2°- L’évidence fondamentale de l’Inde est « l’infini de la vie dans l’infini du temps ». Le grand fait nouveau pour l’Occident est la mort – non pas de toute forme de vie –, mais le péril de mort sur l’actuelle forme achevée de la vie, la forme humaine. Le réalisme de l’Institut de la Vie est le réalisme de la fraternité : « fraternité, caresse désespérée qui ferme les yeux des morts » - mais aussi tendresse chargée d’espoir qui veille sur la vie qui veut vivre. Nous voulons « donner aux hommes leur chance » : non pas à la vie – car la vie nous survivra –, mais aux hommes.
L’enjeu : s’il est vrai que l’Occidental peut tenir pour valeur suprême la connaissance des lois de l’univers « alors que l’Hindou tient pour valeur suprême l’accession à l’absolu divin », peut-être par l’Institut de la Vie l’Occidental découvrira-t-il que la connaissance des lois de l’univers est un itinéraire pour l’accession à l’absolu divin. « L’Occident connaît sa plus violente métamorphose depuis la fin de l’Empire romain.
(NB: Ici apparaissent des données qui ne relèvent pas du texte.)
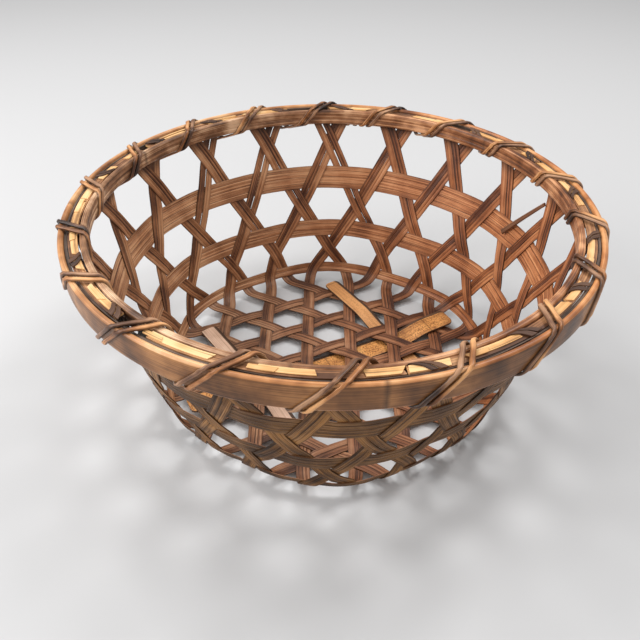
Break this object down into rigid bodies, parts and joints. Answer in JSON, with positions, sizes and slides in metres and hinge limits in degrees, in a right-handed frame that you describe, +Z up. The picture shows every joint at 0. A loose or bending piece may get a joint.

Notre civilisation des machines est la première civilisation sans valeur suprême pour la majorité des hommes. Dans cette civilisation de l’action, chacun est possédé par l’action : l’action contre la contemplation, l’instant contre l’éternité… Les rêves de justice et les rêves de puissance finissent par livrer l’homme à la machine. Toute civilisation est hantée par ce qu’elle pense de la mort… L’intensité de la civilisation occidentale vient de la mort… Nous sommes dans le cycle du sang, du sexe, de la sentimentalité, de la politique et de la mort… En 50 ans, notre civilisation qui se veut et se croit – et qui est – la civilisation de la science deviendra l’une des civilisations les plus soumises aux instincts et aux rêves élémentaires que la vie ait connues.
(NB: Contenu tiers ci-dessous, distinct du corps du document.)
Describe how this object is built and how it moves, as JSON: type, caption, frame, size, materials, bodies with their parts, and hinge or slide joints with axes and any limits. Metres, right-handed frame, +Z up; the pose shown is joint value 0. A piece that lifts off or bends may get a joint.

La conscience plénière du sens de la vie porte le rêve d’accomplissement. Nous voulons une mise en question de l’action et de la mort par la vie. Nous faisons appel à ce qui est le plus viscéral en l’homme, l’instinct de conservation, mais aussi à ce qui est le plus élevé : le bon usage de la liberté, la responsabilité. Nous voulons aller du réel d’outre-monde au réel de notre monde, de la nuit au jour, de la mort à la vie, de l’instant à l’éternité, de l’action à la contemplation, pour retourner de l’éternité à l’instant et de la contemplation à l’action.
Mais nous devons dépasser « l’illusion lyrique ». Au bout de la traversée du désert, voici que notre délégation de l’invisible – de la réalité « d’outre-monde » - affronte la dure réalité politique et ses jeux mortels parce qu’ils sont l’affrontement des puissances. L’exigence de vie brisera-t-elle les affrontements ? Fera-t-elle confluer les puissances pour assurer sa pérennité ? Si « la politique implique la création puis l’action d’un Etat », notre politique implique la création puis l’action d’une institution. Nous avons la certitude que « la décision ne doit pas être différée car l’avenir dure longtemps ». Si « l’Inde est mariée avec la mort, la France et l’Occident ne pourraient-ils pas épouser la vie ? » Parce que nous nous faisons une « certaine idée de la France », nous croyons que l’Institut de la Vie n’est pas né en France par un accident de l’histoire, et nous souhaitons maintenir au sein de notre institution inéluctablement mondiale l’inspiration qui lui donnera « cette certaine idée que nous nous faisons de la France ».